# MERX Watch:  Closer to 443 Sqn Facility in Patricia Bay, BC



## The Bread Guy (20 Aug 2008)

From MERX - .pdf attached if link doesn't work


> "_Defence Construction Canada - Expressions of Interest for Consulting Services – 443 (Maritime Helicopter) Squadron Facility, Patricia Bay, BC_
> 
> In accordance with the rules, regulations, statutes, guidelines and professional association(s) of the Province of British Columbia, Defence Construction Canada (DCC) is calling for Expressions of Interest (EOI) from consulting firms with experience in management, design and construction of building structures (in particular hangars), municipal services and site works, to provide professional services for the proposed project, which will be located in Patricia Bay, BC...."


More on link


----------



## Jc066 (21 Aug 2008)

About time!


----------



## The Bread Guy (22 Feb 2011)

Reviving necrothread to add latest, from the PM:


> Prime Minister Stephen Harper, accompanied by Peter MacKay, Minister of National Defence, today announced that the Harper Government will be building a new helicopter facility at Patricia Bay, near Victoria, British Columbia to further strengthen Canada’s West Coast defences.
> 
> “This facility and the new Cyclone helicopters it will house are part of providing the Canadian Forces with the people, equipment and support they need to get the job done,” said Prime Minister Harper “It is a solid investment in the future of naval aviation in Canada.”
> 
> ...



More from the backgrounder:


> .... The new helicopter facility, valued at approximately $155 million dollars, will serve the needs of the 443 Maritime Helicopter Squadron at Canadian Forces Base Esquimalt. This new facility will replace the existing hangar which is now more than 60 years old. It will house the nine new CH-148 Cyclone helicopters that are expected to arrive in the spring of 2014. Given the requirement for more space and an appropriate fire-suppression system for the new helicopters, it will be more cost effective to build a new facility, rather than renovate and expand the current hangar, which is now more than 60 years old.
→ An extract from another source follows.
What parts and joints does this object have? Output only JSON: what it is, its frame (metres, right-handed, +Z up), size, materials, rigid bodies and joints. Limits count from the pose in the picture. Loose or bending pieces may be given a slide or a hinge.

The project will consolidate all squadron operations and support functions into a single 19,668 m2 facility – housing nine CH-148 Cyclone helicopters, accommodating all operational and maintenance support spaces and equipment, as well as 350 personnel. In addition to the new building, the project also includes the construction of an exterior aircraft apron capable of parking up to five Cyclone helicopters, a taxiway linking the parking apron to the runway, an aircraft wash area and re-fuelling cabinet, a parking area for up to 300 vehicles, a guard house with security barriers, and a perimeter security fence. The project will also involve the demolition of at least one existing building. The infrastructure is required to be in place and operational in time for the delivery of the nine Cyclone helicopters scheduled to arrive in the spring of 2014. The Department of National Defence (DND) is aiming to complete construction by the winter of 2014. DND holds a large number of properties across the country to support the Canadian Forces – including approximately 21,000 buildings, 2.25 million hectares of land, 5,500 km of roads, and 3,000 km of water, storm, and sewer pipes.


----------